The buyback ratio enables us to compare the potential impacts of repurchases across different companies. It also clearly indicates the ability of a company to be able to create value for its investors and return that value to them. This is because companies that engage in regular buybacks usually have a history of outperforming the market. Buybacks decrease a company’s number of outstanding shares, which results in an improvement in earnings and cash flow on a per share basis. Thus, share buybacks have a definite advantage over dividend disbursement by offering the management a greater flexibility.
How is the Buyback Ratio used for comparison?
Take, for example, a company, Company A buys back some of its common shares for $ 150 million over the last 12 months. Suppose that it had a market cap of $ 3.0 billion at the beginning of this period. By dividing the amount of buyback by the total market cap, the buyback ratio would come out to be 5 %. Similarly, if another company, Company B, buys back some of its shares worth $ 400 million over the same period and had a market cap of $ 16 billion at the beginning its buyback ratio comes out to be 2.5 %.
Therefore, Company A has the higher buyback ratio despite spending less than half of the amount spent by Company B on share repurchase. This is because of the much smaller market cap of the former.
Also, check out Restricted Stock Units
Many companies face and will continue to face critical choices regarding how to best allocate their surplus cash. An increasing number of companies, over the years, have chosen to repurchase shares of their own stock.

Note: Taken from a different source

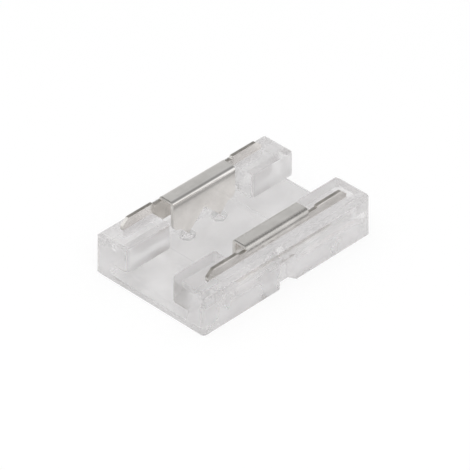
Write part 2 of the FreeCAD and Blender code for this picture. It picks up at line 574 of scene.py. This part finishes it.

It is also important for a company to critically analyze the implications of share repurchases from a legal point of view, as discussed above in this article so that it can make an informed decision. If a company elects to implement a repurchase program, it should take great care to ensure that the individuals and the institutions, given the task of implementing the program, understand the relevant contractual restrictions and statutory requirements as well as the necessary processes required to ensure compliance.